CHALLENGE — Set down, word for word, the stretch of lines from the one containing "What FreeCAD Python" to the end of the records below.
═════ STORED RECORDS ═════
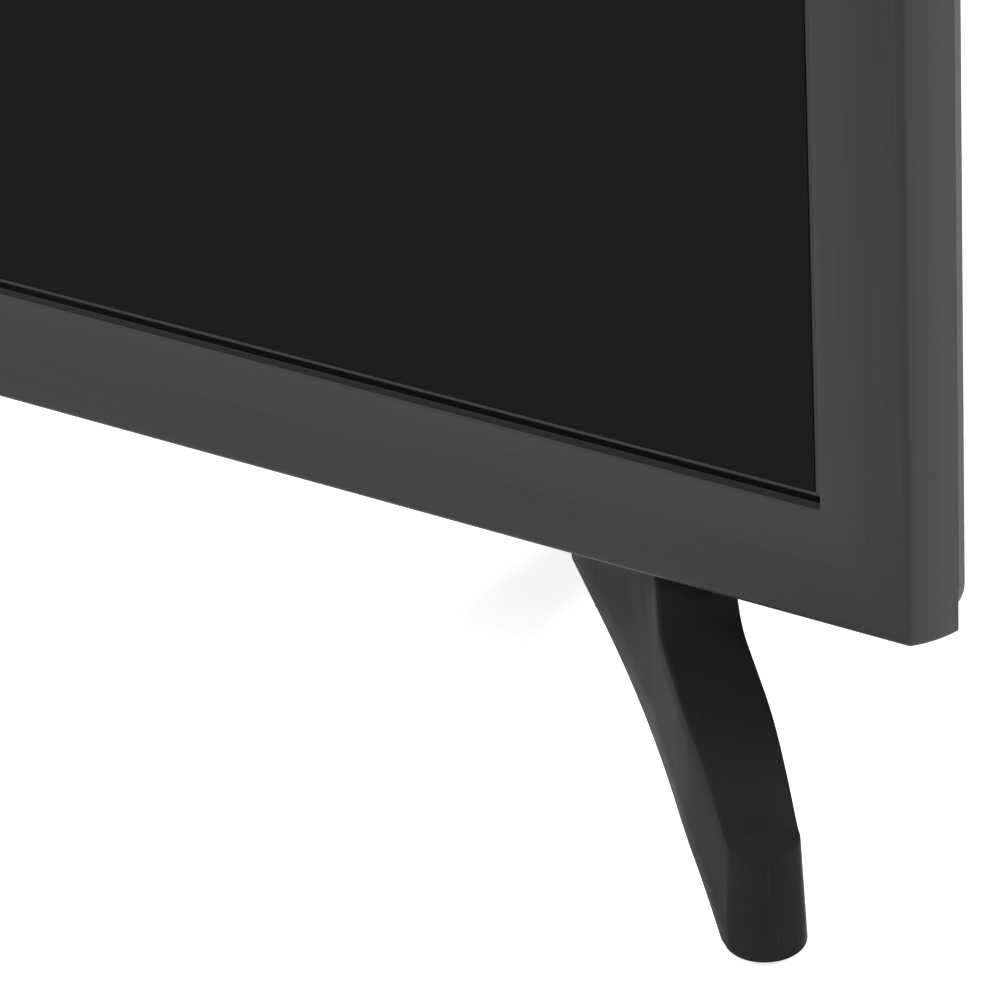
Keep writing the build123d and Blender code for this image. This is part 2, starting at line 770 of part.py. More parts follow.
def speaker_leads():
    """Leads from both boxes to the header on the main board."""
    top = header_z + header / 2
    near = [(speaker_in, lead_y, lead_z), (board_outer - header, lead_y, lead_z),
            (board_outer - header, main_face, lead_z)]
    low = back_y + (power_y - back_y) / 2
    far = [(-speaker_in, lead_y, lead_z), (-speaker_in + header, lead_y, lead_z),
           (-speaker_in + header, low, lead_z), (lead_run, low, lead_z),
           (lead_run, main_face + header / 2, lead_z), (lead_run, main_face + header / 2, top),
           (board_inner, main_face + header / 2, top)]
    return wire(near, lead_r), wire(far, lead_r)


save("speaker_boxes", *pair(speaker_box()))
save("speaker_cones", *pair(speaker_cone()))
save("speaker_leads", *speaker_leads())
save("board_headers", span((board_inner, board_inner + header), (main_face, main_face + header),
                           (header_z, header_z + header)))

# Infrared receiver behind the window
eye_board_w = 40.0
eye_board_h = 7.0
receiver_t = 2.0
receiver_w = 6.0
eye_board_y = face_t + eye_flange_t + receiver_t
save("infrared_board", slab(0, eye_z, eye_board_w, eye_board_h, (eye_board_y, eye_board_y + board_t))
     + slab(0, eye_z, receiver_w, eye_h, (face_t + eye_flange_t, eye_board_y)))

# Push buttons in the back of the cover
key_inset = 39.0             # edge of the cover to the row
key_z = 300.0                # middle of the row
key_pitch = 14.0
key_w = 12.0
key_h = 8.0
key_proud = 1.4
key_travel = 0.8
key_flange = 1.0
key_flange_t = 1.0
key_stem_r = 1.6
key_stem = 1.5
key_gap = 0.1
switch_w = 6.0
switch_h = 3.5
actuator_h = 0.8
key_names = ("power", "source", "menu", "channel_up", "channel_down", "volume_up", "volume_down")
key_x = cover_w / 2 - key_inset
key_back = thin_y - cover_t - key_gap
key_front = key_back - key_flange_t
switch_top = key_front - key_stem - key_travel - key_gap
key_board_y = switch_top - actuator_h - switch_h - board_t
key_rows = [key_z + key_pitch * (len(key_names) / 2 - i - 1 / 2) for i in range(len(key_names))]
key_span = (key_rows[-1] - key_pitch, key_rows[0] + key_pitch)
key_posts = [(key_x, z) for z in key_span]


def button(z):
    """Cap with a flange inside the cover and a stem that meets its switch."""
    cap = slab(key_x, z, key_w - 2 * fit, key_h - 2 * fit, (key_front, thin_y + key_proud))
    back = cap.faces().sort_by(Axis.Y)[-1]
    cap = fillet(back.edges(), key_proud / 2)
    flange = slab(key_x, z, key_w + 2 * key_flange, key_h + 2 * key_flange, (key_front, key_back))
    return cap + flange + post(key_x, z, key_stem_r, (key_front - key_stem, key_front))


def key_switch(z):
    """Tact switch: a square body and a round actuator."""
    start = key_board_y + board_t
    body = slab(key_x, z, switch_w, switch_w, (start, start + switch_h))
    return body + post(key_x, z, key_stem_r, (start + switch_h, switch_top))


key_ends = (key_span[0] - stud_inset, key_span[1] + stud_inset)
for name, z in zip(key_names, key_rows):
    save(f"{name}_button", button(z))
save("key_switches", *[key_switch(z) for z in key_rows])
save("key_board", board(key_x - key_w, key_x + key_w, *key_ends, key_board_y, key_posts))


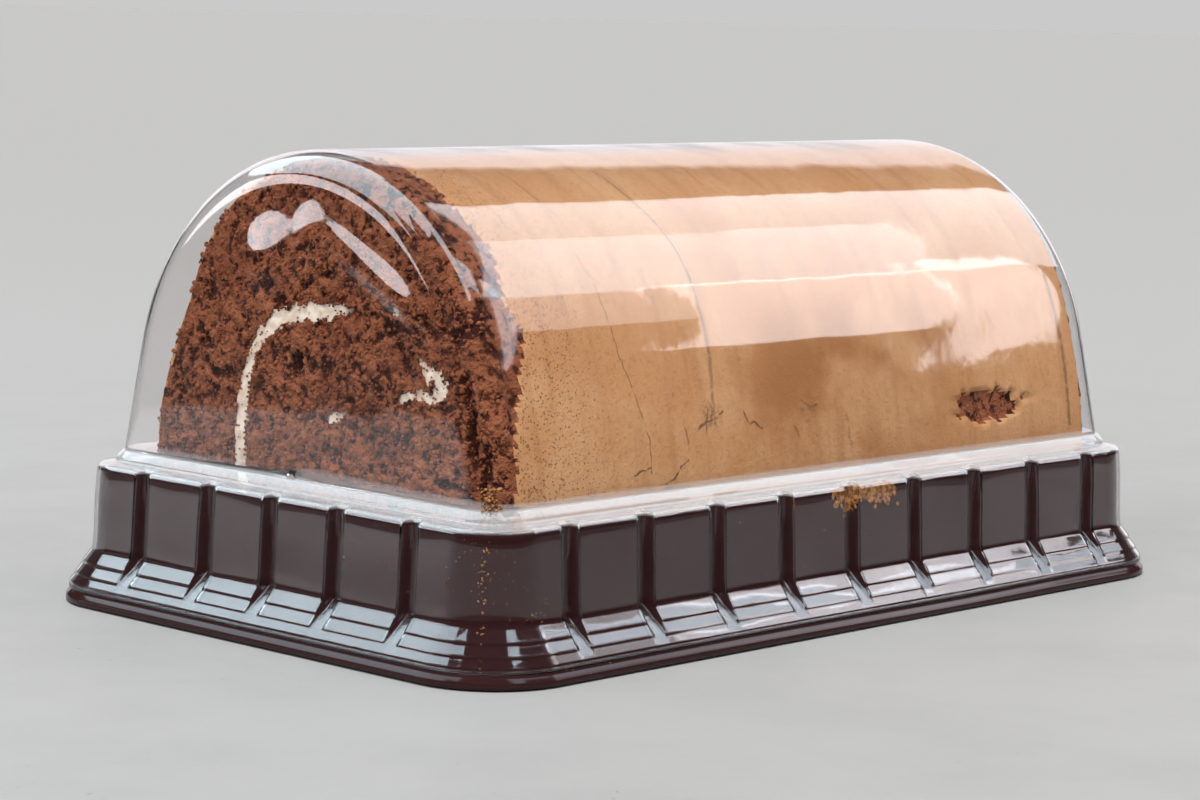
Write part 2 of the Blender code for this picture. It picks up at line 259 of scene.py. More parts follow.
def add_object(name, data, matrix=None):
    thing = bpy.data.objects.new(name, data)
    if matrix:
        thing.matrix_world = matrix
    bpy.context.scene.collection.objects.link(thing)
    return thing


def mesh_object(bm, name, materials=()):
    """Makes a bmesh an object of the scene."""
    mesh = bpy.data.meshes.new(name)
    bm.to_mesh(mesh)
    bm.free()
    for material in materials:
        mesh.materials.append(material)
    return add_object(name, mesh)


def finish_piece(bm, name, materials, replaces=None, sharp=40.0):
    """Makes a bmesh a smooth-shaded piece that rides on the part."""
    piece = mesh_object(bm, name, materials)
    piece.data.shade_smooth()
    piece.data.set_sharp_from_angle(angle=math.radians(sharp))
    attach(piece, "root")
    if replaces:
        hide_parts(replaces)
    return piece


def add_thickness(piece, thickness):
    """Gives an open sheet its thickness, inwards from its outer face."""
    sheet = piece.modifiers.new("sheet", "SOLIDIFY")
    sheet.thickness = thickness
    sheet.offset = -1.0
    sheet.use_even_offset = True


def smooth_curve(points, steps, closed=False):
    """Catmull-Rom curve through tuples of any length."""
    count = len(points)
    out = []
    for i in range(count if closed else count - 1):
        places = [(i + k) % count if closed else min(max(i + k, 0), count - 1) for k in (-1, 0, 1, 2)]
        for t in (step / steps for step in range(steps)):
            out.append(tuple(
                0.5 * (2 * b + (c - a) * t + (2 * a - 5 * b + 4 * c - d) * t * t
                       + (3 * b - a - 3 * c + d) * t ** 3)
                for a, b, c, d in zip(*(points[k] for k in places))))
    return out if closed else out + [tuple(points[-1])]


def smooth_step(value, low, high):
    share = min(max((value - low) / (high - low), 0.0), 1.0)
    return share * share * (3 - 2 * share)


# Pack

# Where a rib's groove has its points, in mm from its middle
RIB_POINTS = (0.0, 0.6, 1.0, 1.3, 1.55, 1.8, 2.05, 2.3, 2.55, 2.9)
RIB_DEPTH = 2.5
PANEL_POINTS = 4
CORNER_STEPS = 14

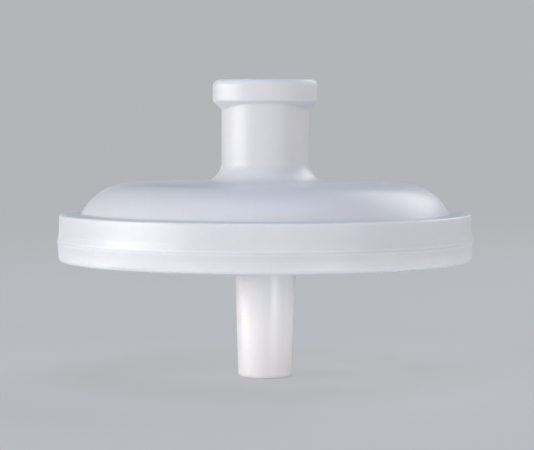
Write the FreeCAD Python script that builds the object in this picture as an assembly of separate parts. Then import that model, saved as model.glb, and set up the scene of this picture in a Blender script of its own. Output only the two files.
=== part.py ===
import FreeCAD, Part
import math
import os

# Syringe filter for a 25 mm disc: two polypropylene shells welded round their rims, with the
# filter disc clamped between them. Millimetres. The origin is the centre of the inlet mouth
# and +Z runs out of the inlet, so every level below the mouth is negative.

# Luer inlet on the upper shell
luer_taper = 0.06          # change of diameter per length, on the socket and on the tip
socket_mouth_dia = 4.30
socket_depth = 7.8
socket_floor = 1.2
socket_lead_in = 0.15
orifice_dia = 1.8
neck_dia = 6.45
neck_height = 7.5          # mouth to lid top
neck_foot_radius = 1.5
lug_reach = 0.65           # of each lug past the neck, along X
lug_flat_reach = 0.15      # of the flats between the lugs past the neck, along Y
lug_height = 1.6           # mouth to the start of the bevel under the lugs
lug_end_radius = 1.2
lug_edge_radius = 0.5

# Domed lid
lid_rise = 2.35            # rim top to lid top at the neck
lid_slope = math.radians(1.3)      # the lid falls slightly from the neck to its shoulder
lid_shoulder_radius = 4.0
lid_wall = 1.2
ceiling_corner = 1.6       # the lid thickens over this width towards the rim
lid_rib_count = 12
lid_rib_thickness = 0.9
lid_rib_gap = 0.35         # under the ribs, above the disc

# Rim, in two halves that meet at the weld seam. Its diameters follow from the filter disc.
tongue_inset = 1.0         # from the disc's pocket outwards to the tongue
tongue_width = 0.8
rim_wall = 0.825           # outside the tongue, at the seam
rim_ledge = 1.225          # how far the rim stands out past the lid
lower_rim_extra = 0.05     # the lower half is this much further out
upper_rim_height = 2.05
lower_rim_height = 1.45
rim_draft = math.radians(1.5)
rim_top_slope = math.radians(0.6)  # outwards, like the lid
upper_rim_edge = 0.12      # bevel
lower_rim_edge_radius = 0.35
weld_bead = 0.15           # how far the squeezed-out weld stands proud
weld_bead_height = 0.25    # of each half of it
tongue_depth = 0.6
tongue_side_gap = 0.03
tongue_end_gap = 0.1

# Filter disc and how it is held
disc_dia = 25.0
disc_thickness = 0.15
disc_edge_gap = 0.1
clamp_width = 0.9          # ring of the disc pressed between the shells

# Disc support inside the lower shell
ridge_pitch = 1.2
ridge_width = 0.45
ridge_height = 0.4         # at the outermost ridge
floor_fall = 0.3           # floor slopes down this much towards the drain
channel_count = 8
channel_width = 0.7
channel_depth = 0.1        # below the floor, at its lowest
drain_funnel_dia = 3.6
drain_funnel_depth = 0.9

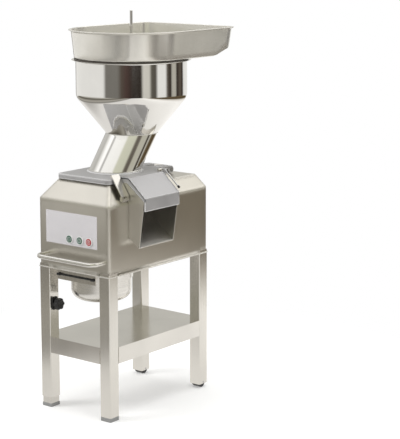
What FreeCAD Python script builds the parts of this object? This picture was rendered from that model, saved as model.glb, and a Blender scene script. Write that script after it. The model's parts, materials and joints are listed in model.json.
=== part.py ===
═════
RESPONSE TO THIS EXERCISE —
What FreeCAD Python script builds the parts of this object? This picture was rendered from that model, saved as model.glb, and a Blender scene script. Write that script after it. The model's parts, materials and joints are listed in model.json.
=== part.py ===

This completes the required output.